En Aritmética emocional no hay lugar para la sonrisa o el placer, por pequeño que sea. Todo son conversaciones en torno al dolor y el sufrimiento. Han pasado cuatro décadas, pero el recuerdo de los años de Drancy lo ocupa absolutamente todo. Incluso el hijo y el nieto de la superviviente no hablan de otra cosa en sus escasos parlamentos. Sólo el papel de Christopher Plummer se permite una ligera ironía que, por supuesto, no encuentra más eco que el profundo silencio.

Todo es grave, trascendente. Tomar un piscolabis de madrugada en la cocina de la granja se convierte en un ritual imponente. Los discursos morales surgen en cualquier momento y lugar: al darle el pienso a los toros, al preparar una tarta de manzana, al poner la mesa para la cena o al comprar espárragos en el supermercado. Tanta intensidad, probablemente, consigue el efecto contrario al deseado pues si, ciertamente, los años de ignominia y crueldad del campo de tránsito no deben, o no pueden, olvidarse, convertirlos en una permanente obsesión bordea lo insano y la saturación.

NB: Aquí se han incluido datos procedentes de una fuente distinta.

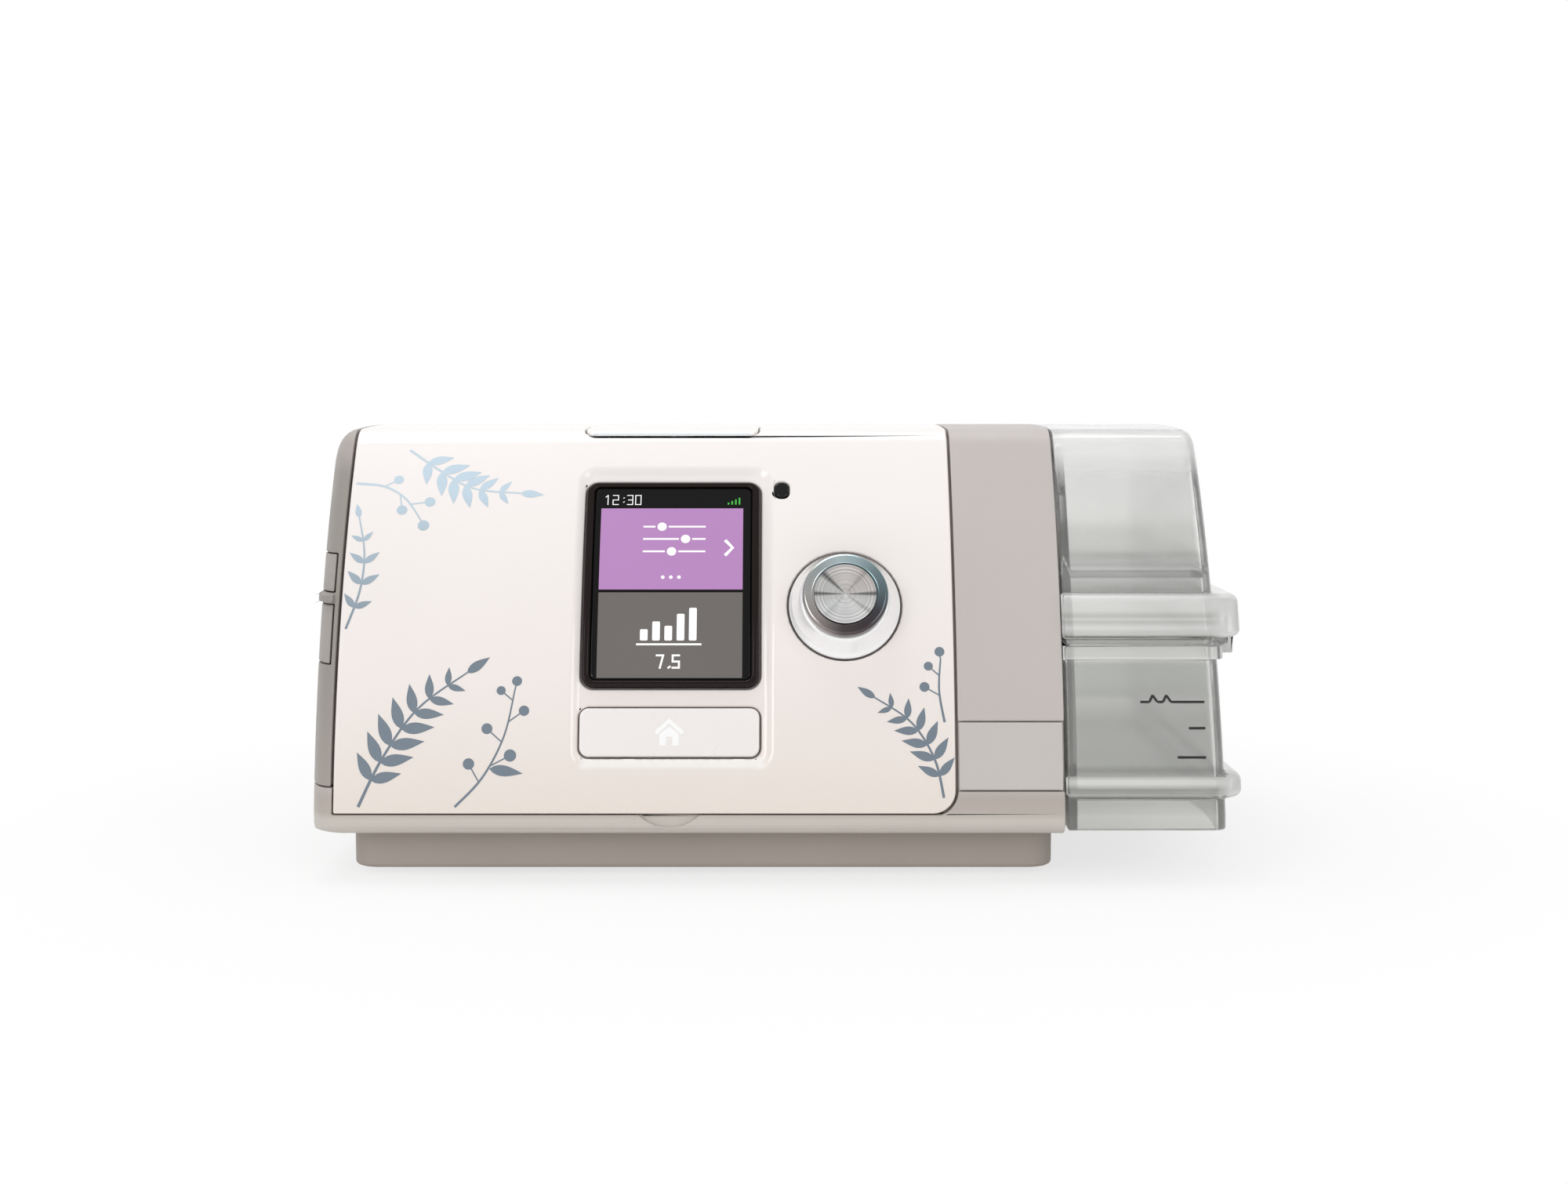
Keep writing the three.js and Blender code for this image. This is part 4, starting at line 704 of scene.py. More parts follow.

El que se rodara en algo menos de cuatro semanas y con un presupuesto modesto explica varias cosas: un decorado único y accesible con pocas complicaciones técnicas, una trama que se basa fundamentalmente en los diálogos y un elenco de lujo con el que los grandes nombres de la industria quieren demostrar su condición de actores y actrices por encima del de estrellas. No es infrecuente que quienes perciben cifras multimillonarias en las producciones de los estudios participen en películas independientes por el salario mínimo sindical, poco más de 600 dólares diarios, si consideran que merece la pena para el currículum o la propia estima.

Encarnación, segundo largometraje de la argentina Anahí Berneri, retrata el punto de inflexión vital de una actriz de películas de serie B (Silvia Pérez) que a sus 50 años de edad aún conserva parte de su siliconado atractivo. Es consciente del comienzo del fin, del derrumbe físico, pero no por ello renuncia a transmitir a su quinceañera y rural sobrina una cierta alegría de vivir. Película sencilla, en realidad demasiado simple, parsimoniosa, una especie de apunte melancólico al natural del inevitable devenir humano.